# [STATED EXERCISE]
Work through the data line by line, gathering every line that has the word "from".

# [DATASET CONTENT]
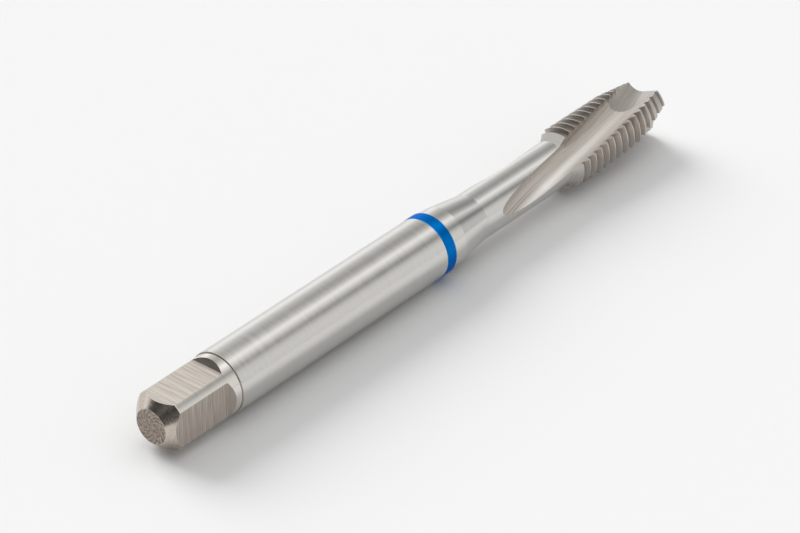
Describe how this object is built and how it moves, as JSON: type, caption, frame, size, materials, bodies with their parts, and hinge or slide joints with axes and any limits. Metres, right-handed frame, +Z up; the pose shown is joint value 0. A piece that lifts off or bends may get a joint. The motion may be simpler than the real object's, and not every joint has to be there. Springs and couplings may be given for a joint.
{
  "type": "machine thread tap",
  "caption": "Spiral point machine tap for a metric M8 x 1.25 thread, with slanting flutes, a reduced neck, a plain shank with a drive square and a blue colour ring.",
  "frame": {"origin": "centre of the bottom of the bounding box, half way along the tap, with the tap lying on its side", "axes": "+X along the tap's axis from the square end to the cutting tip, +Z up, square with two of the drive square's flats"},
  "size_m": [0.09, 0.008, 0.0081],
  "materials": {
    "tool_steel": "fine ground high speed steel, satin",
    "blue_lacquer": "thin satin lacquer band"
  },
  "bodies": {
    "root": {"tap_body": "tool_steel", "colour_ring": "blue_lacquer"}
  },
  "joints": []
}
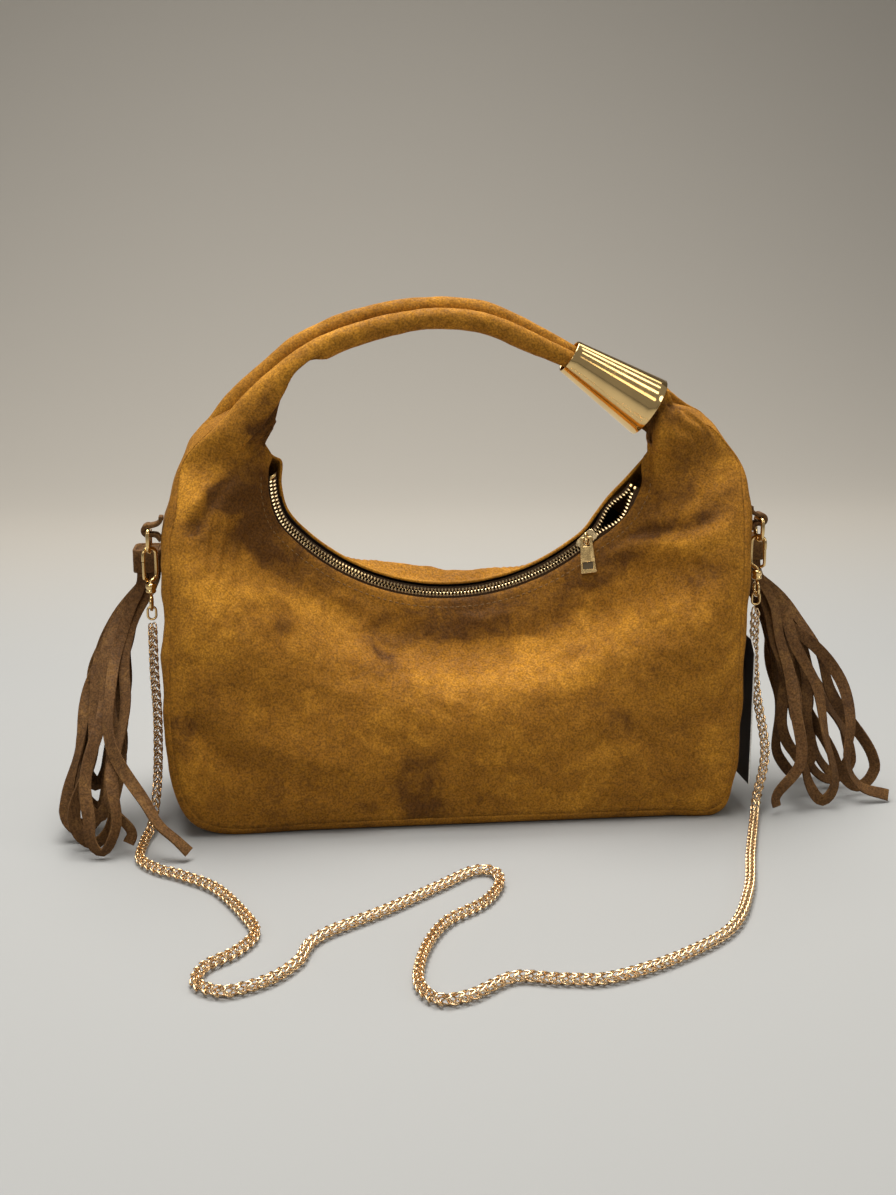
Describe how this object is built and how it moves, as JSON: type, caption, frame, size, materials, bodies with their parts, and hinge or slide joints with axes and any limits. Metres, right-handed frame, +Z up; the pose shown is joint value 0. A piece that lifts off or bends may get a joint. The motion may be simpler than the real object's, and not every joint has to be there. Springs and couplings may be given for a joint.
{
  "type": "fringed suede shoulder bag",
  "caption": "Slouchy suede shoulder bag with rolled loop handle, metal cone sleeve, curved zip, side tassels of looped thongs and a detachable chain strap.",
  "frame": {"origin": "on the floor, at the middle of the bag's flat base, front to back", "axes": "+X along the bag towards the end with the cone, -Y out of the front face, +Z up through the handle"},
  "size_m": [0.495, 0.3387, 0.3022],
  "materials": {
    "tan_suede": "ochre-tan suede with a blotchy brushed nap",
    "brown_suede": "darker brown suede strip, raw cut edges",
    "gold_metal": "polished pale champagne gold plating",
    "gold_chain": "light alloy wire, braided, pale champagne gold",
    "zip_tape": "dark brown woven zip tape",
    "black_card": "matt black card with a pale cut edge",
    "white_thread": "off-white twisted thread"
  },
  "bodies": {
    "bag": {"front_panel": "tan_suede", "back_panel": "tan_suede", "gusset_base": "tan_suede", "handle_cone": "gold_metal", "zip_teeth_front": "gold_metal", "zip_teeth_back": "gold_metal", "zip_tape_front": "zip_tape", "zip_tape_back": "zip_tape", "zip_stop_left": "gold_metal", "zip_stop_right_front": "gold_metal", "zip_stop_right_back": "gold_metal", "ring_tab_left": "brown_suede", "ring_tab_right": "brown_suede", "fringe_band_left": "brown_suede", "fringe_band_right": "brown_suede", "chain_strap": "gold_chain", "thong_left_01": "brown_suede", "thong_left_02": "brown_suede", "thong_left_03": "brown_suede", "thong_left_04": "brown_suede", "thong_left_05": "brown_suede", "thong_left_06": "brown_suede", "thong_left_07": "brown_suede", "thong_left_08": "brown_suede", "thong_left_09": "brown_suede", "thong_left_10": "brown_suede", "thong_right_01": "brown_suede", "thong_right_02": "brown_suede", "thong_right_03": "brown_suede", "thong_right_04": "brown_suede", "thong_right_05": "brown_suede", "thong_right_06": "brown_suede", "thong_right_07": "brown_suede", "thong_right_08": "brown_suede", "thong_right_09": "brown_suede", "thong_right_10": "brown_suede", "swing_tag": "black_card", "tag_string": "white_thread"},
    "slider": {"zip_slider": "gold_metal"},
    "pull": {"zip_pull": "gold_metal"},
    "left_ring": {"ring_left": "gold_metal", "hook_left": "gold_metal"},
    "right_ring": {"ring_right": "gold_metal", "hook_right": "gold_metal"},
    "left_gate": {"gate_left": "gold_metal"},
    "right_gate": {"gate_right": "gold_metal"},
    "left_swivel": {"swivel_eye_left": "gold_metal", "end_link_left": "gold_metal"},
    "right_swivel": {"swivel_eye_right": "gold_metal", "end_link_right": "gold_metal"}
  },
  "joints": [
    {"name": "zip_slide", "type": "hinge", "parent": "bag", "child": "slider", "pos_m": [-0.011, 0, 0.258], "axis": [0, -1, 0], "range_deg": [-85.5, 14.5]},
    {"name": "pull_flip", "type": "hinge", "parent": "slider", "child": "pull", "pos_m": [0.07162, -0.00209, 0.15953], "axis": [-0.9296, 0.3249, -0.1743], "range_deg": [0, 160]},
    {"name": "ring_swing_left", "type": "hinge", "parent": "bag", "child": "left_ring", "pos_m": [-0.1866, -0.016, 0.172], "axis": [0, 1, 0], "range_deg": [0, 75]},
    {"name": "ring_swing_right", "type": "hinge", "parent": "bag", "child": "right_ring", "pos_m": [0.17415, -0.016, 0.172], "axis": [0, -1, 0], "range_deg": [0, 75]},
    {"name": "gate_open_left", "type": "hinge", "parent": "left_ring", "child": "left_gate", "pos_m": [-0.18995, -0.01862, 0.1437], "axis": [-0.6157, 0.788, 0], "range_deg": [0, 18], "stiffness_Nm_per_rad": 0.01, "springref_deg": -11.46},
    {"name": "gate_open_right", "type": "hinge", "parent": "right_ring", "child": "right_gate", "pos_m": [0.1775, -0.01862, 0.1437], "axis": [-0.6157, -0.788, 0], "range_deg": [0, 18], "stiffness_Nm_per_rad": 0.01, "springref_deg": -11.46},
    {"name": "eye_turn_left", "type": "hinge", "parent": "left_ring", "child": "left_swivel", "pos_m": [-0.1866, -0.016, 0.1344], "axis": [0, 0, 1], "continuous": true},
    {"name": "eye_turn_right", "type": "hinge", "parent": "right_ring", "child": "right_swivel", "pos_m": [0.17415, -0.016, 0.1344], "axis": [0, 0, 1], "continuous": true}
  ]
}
--
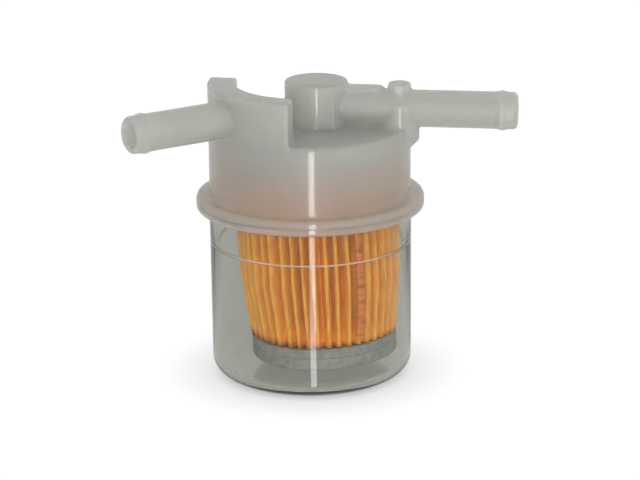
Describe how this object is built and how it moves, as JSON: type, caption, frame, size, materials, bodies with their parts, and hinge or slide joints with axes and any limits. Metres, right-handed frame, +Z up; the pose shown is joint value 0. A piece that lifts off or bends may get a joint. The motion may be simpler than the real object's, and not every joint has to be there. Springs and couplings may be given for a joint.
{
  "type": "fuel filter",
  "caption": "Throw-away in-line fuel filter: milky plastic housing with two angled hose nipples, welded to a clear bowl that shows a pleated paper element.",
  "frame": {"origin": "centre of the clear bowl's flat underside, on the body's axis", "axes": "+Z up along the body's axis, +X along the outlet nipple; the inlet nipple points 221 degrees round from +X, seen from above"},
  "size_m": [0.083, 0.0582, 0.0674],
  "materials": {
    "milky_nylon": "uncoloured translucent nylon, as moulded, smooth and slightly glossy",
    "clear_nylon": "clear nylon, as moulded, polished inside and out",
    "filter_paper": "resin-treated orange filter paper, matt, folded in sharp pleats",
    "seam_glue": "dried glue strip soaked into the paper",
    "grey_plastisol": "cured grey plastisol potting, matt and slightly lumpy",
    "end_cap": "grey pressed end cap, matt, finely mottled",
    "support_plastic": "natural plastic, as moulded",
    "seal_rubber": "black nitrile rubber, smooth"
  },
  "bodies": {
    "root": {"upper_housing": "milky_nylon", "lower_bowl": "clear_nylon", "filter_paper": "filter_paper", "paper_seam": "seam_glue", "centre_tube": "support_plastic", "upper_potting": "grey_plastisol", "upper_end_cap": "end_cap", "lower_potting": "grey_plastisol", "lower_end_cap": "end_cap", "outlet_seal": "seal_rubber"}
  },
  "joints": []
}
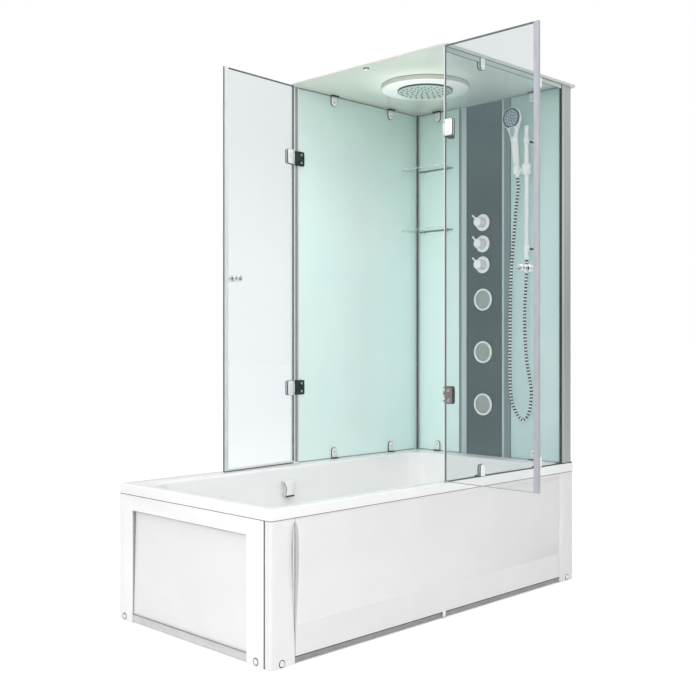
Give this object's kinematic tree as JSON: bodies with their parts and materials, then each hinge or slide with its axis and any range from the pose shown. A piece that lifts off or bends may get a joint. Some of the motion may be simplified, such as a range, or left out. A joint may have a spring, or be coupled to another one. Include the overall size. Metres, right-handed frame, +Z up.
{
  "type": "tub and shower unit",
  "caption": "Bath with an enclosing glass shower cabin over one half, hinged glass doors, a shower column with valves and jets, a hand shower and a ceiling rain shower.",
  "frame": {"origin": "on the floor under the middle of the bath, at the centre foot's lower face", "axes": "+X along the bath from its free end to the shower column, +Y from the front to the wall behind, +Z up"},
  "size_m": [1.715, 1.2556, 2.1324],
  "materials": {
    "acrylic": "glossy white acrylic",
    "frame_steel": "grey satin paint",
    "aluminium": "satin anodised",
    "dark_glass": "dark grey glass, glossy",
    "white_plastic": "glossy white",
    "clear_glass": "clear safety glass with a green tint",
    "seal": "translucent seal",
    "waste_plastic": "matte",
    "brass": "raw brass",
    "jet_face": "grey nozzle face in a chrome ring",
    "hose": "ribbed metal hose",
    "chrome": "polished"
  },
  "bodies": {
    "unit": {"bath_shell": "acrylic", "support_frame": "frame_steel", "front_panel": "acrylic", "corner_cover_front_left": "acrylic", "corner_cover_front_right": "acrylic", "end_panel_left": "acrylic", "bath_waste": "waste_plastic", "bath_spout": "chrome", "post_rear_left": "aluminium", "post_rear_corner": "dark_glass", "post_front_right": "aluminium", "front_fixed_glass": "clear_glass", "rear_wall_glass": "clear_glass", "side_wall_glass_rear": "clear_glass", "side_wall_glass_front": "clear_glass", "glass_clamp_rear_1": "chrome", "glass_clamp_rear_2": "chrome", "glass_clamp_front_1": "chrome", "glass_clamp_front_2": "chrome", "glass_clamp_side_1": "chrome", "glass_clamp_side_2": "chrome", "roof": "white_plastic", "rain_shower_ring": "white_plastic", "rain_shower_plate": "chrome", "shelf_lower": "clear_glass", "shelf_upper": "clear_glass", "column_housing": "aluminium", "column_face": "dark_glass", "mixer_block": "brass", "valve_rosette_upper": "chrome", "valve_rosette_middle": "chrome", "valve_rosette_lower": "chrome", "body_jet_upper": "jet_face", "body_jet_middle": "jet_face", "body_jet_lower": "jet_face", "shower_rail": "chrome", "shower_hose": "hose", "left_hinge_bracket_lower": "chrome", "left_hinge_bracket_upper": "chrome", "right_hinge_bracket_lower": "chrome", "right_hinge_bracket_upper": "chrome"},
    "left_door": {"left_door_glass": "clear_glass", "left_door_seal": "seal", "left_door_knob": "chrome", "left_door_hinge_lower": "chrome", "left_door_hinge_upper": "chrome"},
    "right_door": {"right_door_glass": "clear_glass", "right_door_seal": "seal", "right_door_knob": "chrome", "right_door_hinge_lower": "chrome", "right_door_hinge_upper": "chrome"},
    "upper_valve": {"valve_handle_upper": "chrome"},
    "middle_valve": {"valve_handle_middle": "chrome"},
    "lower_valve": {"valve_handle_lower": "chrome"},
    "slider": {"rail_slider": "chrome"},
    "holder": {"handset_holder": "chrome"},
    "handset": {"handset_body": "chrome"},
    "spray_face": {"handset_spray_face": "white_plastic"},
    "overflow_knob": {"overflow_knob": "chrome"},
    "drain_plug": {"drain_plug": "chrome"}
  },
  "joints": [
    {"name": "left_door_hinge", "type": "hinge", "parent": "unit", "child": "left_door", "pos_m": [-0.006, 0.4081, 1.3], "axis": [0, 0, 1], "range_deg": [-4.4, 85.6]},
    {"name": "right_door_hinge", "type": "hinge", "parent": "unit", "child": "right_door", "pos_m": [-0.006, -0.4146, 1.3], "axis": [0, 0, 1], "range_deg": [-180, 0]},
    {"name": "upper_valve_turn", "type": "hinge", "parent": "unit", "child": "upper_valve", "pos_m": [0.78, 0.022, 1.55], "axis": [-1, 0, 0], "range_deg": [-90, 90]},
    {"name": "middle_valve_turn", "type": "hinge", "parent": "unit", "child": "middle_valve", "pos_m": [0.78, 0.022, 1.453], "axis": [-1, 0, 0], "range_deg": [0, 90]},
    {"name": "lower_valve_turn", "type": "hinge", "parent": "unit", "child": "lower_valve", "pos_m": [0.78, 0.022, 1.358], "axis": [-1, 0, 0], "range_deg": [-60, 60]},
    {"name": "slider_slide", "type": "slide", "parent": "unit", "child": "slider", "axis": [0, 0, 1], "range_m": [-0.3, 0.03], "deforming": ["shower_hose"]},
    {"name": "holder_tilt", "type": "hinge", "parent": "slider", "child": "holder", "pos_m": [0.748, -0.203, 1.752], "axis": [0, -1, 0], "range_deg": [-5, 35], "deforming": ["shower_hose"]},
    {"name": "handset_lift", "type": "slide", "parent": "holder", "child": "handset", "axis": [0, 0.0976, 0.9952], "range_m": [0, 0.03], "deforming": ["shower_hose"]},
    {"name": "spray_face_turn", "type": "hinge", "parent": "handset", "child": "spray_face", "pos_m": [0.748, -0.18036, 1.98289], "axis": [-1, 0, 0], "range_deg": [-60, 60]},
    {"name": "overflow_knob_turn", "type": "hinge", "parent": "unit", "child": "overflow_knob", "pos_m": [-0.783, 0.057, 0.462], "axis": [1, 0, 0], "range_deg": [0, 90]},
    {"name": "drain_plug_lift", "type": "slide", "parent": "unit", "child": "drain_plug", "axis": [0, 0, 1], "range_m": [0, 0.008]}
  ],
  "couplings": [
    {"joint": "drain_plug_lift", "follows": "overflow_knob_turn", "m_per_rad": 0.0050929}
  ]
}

# [RESPONSE TO THE EXERCISE]
  "frame": {"origin": "centre of the bottom of the bounding box, half way along the tap, with the tap lying on its side", "axes": "+X along the tap's axis from the square end to the cutting tip, +Z up, square with two of the drive square's flats"},
  "frame": {"origin": "centre of the clear bowl's flat underside, on the body's axis", "axes": "+Z up along the body's axis, +X along the outlet nipple; the inlet nipple points 221 degrees round from +X, seen from above"},
Give this object's kinematic tree as JSON: bodies with their parts and materials, then each hinge or slide with its axis and any range from the pose shown. A piece that lifts off or bends may get a joint. Some of the motion may be simplified, such as a range, or left out. A joint may have a spring, or be coupled to another one. Include the overall size. Metres, right-handed frame, +Z up.
  "frame": {"origin": "on the floor under the middle of the bath, at the centre foot's lower face", "axes": "+X along the bath from its free end to the shower column, +Y from the front to the wall behind, +Z up"},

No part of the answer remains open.